### PROBLEM TO SOLVE
Quote verbatim everything from the line containing "heights = HeightMap()" down to the line containing "obj.matrix_parent_inverse = Matrix.Identity(4)", with both of those lines included and no others.

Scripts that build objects
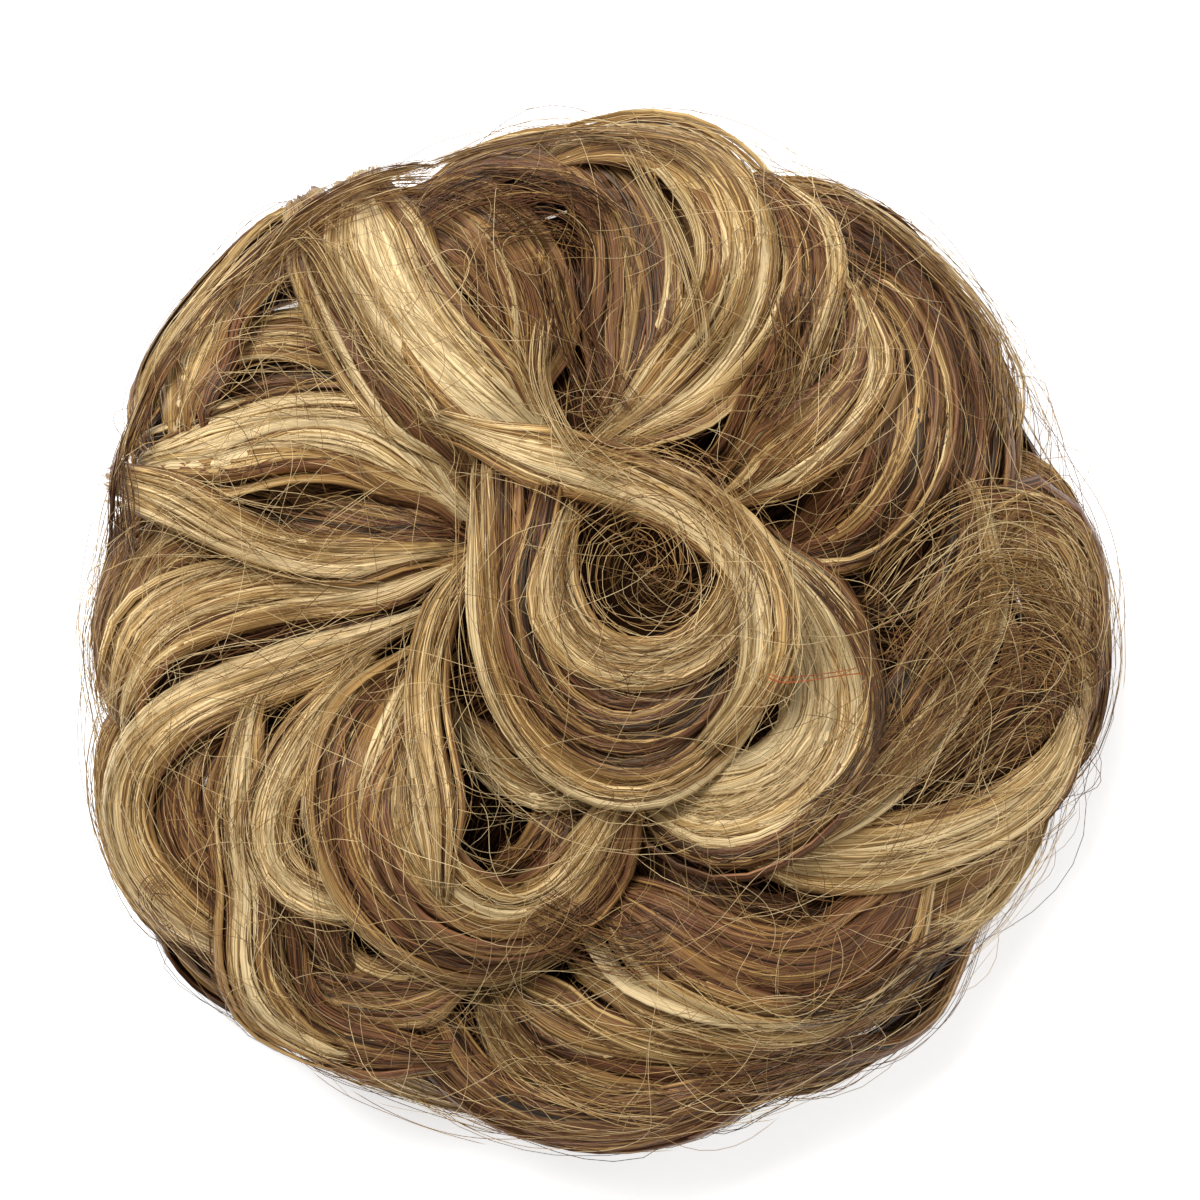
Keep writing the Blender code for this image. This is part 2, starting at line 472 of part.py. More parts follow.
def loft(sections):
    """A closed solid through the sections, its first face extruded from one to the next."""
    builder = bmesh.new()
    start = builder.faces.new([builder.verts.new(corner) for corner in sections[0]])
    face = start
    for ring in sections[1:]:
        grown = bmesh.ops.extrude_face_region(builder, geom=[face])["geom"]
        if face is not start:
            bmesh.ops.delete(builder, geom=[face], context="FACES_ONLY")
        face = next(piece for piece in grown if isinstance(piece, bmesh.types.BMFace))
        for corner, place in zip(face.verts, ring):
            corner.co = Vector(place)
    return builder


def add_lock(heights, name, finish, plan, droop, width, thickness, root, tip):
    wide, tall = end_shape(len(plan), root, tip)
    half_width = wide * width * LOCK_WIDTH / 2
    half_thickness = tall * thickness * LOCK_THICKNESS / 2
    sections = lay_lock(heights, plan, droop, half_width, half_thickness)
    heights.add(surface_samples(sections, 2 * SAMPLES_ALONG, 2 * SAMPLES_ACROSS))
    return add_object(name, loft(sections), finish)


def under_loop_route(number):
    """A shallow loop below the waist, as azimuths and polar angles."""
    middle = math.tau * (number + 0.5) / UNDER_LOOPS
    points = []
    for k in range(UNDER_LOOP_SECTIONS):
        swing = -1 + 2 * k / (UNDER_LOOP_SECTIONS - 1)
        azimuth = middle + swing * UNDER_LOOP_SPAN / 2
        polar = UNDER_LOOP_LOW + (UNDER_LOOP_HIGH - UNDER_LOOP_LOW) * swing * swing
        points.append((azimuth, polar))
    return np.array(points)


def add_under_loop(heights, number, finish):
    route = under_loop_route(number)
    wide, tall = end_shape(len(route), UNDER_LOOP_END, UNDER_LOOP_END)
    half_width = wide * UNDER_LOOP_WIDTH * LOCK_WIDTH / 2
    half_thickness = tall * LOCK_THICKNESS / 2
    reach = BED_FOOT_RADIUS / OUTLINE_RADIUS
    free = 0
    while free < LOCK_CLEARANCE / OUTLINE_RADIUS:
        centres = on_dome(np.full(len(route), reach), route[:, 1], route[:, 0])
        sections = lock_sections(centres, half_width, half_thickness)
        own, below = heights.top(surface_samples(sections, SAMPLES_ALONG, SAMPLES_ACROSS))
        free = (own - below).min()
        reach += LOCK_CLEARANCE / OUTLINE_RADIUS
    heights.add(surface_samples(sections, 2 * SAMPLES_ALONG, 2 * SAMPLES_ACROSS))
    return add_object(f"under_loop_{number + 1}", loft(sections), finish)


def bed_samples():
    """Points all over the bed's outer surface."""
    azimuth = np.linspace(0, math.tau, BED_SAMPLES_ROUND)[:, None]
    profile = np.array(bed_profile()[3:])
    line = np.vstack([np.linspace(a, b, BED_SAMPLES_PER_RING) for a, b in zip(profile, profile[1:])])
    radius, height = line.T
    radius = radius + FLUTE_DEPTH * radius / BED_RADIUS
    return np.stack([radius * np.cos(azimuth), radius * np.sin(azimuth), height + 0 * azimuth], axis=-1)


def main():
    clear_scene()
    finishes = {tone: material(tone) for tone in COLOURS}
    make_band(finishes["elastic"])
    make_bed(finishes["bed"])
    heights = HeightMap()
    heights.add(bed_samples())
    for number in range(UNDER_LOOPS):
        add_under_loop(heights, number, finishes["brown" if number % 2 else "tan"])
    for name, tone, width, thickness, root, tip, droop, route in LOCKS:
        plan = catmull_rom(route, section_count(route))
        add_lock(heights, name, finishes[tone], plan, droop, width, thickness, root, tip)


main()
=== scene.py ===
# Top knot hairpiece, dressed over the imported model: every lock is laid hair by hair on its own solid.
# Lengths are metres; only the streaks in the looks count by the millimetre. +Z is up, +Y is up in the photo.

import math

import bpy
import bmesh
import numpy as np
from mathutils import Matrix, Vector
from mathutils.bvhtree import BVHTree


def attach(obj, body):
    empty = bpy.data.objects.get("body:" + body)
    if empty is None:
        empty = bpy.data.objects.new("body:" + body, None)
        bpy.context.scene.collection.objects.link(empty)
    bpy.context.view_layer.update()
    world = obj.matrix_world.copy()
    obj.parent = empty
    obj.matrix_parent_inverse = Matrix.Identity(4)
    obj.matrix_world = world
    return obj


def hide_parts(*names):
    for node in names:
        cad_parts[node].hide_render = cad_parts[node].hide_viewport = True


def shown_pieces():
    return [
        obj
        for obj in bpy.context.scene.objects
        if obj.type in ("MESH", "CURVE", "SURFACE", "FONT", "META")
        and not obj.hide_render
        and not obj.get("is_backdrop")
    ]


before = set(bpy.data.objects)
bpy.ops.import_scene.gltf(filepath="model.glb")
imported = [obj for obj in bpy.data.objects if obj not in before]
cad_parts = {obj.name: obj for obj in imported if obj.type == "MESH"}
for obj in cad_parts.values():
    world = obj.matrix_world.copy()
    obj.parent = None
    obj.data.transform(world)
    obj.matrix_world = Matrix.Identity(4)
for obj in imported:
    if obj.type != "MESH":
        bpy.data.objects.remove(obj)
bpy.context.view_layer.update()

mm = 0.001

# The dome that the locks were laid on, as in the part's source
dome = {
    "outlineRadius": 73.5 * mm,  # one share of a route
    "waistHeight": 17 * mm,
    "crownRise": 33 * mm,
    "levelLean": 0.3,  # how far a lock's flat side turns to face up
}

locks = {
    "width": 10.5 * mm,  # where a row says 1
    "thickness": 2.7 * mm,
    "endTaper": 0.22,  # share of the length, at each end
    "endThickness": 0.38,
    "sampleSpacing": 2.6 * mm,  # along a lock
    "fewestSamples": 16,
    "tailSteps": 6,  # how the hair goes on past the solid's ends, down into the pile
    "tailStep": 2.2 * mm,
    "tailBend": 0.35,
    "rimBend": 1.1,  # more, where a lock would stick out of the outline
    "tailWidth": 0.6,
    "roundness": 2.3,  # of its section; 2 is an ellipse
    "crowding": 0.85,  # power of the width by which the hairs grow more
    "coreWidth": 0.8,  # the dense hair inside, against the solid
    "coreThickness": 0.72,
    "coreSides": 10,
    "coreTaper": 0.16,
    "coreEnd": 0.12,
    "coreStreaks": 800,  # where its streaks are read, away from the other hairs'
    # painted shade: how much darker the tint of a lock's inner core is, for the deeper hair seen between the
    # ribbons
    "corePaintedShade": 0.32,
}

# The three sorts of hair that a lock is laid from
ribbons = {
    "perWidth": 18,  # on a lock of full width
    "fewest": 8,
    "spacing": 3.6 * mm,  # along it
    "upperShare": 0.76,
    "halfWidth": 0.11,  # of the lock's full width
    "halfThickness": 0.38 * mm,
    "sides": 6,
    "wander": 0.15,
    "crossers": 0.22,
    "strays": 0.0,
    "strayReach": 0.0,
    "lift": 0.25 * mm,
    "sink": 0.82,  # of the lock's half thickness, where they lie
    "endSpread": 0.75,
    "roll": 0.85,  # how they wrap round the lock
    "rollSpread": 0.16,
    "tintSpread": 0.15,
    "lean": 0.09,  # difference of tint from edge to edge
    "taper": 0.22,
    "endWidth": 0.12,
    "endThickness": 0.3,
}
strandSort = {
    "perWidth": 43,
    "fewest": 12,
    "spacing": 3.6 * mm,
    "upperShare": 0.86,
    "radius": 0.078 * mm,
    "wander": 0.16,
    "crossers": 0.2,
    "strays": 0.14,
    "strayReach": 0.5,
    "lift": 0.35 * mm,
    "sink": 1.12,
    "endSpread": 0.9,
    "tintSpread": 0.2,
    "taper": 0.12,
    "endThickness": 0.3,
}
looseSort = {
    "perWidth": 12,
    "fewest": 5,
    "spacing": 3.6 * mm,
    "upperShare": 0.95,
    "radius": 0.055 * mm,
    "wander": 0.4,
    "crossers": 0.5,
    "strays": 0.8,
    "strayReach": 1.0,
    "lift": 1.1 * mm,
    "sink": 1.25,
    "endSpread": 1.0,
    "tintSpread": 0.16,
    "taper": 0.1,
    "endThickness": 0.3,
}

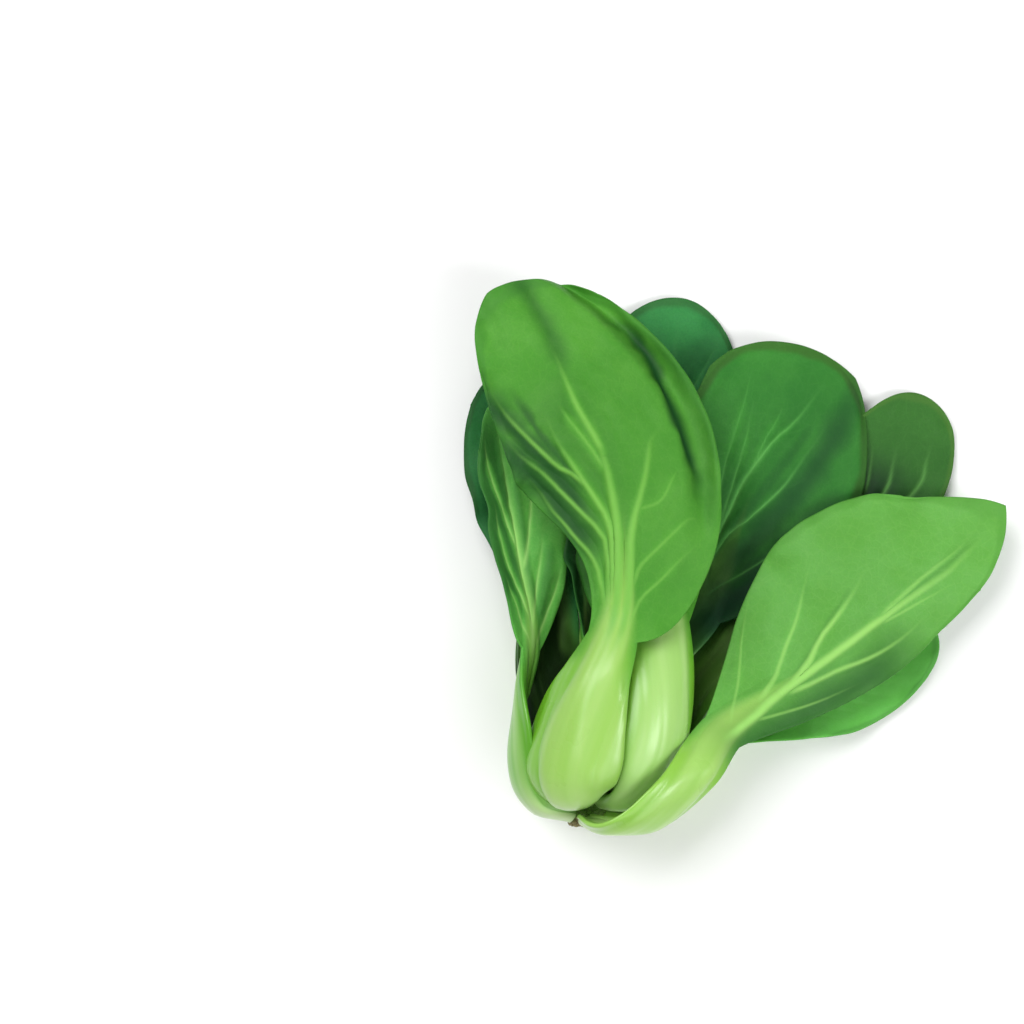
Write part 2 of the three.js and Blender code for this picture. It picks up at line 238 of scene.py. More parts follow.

### RESULT FOR THIS TASK
    heights = HeightMap()
    heights.add(bed_samples())
    for number in range(UNDER_LOOPS):
        add_under_loop(heights, number, finishes["brown" if number % 2 else "tan"])
    for name, tone, width, thickness, root, tip, droop, route in LOCKS:
        plan = catmull_rom(route, section_count(route))
        add_lock(heights, name, finishes[tone], plan, droop, width, thickness, root, tip)


main()
=== scene.py ===
# Top knot hairpiece, dressed over the imported model: every lock is laid hair by hair on its own solid.
# Lengths are metres; only the streaks in the looks count by the millimetre. +Z is up, +Y is up in the photo.

import math

import bpy
import bmesh
import numpy as np
from mathutils import Matrix, Vector
from mathutils.bvhtree import BVHTree


def attach(obj, body):
    empty = bpy.data.objects.get("body:" + body)
    if empty is None:
        empty = bpy.data.objects.new("body:" + body, None)
        bpy.context.scene.collection.objects.link(empty)
    bpy.context.view_layer.update()
    world = obj.matrix_world.copy()
    obj.parent = empty
    obj.matrix_parent_inverse = Matrix.Identity(4)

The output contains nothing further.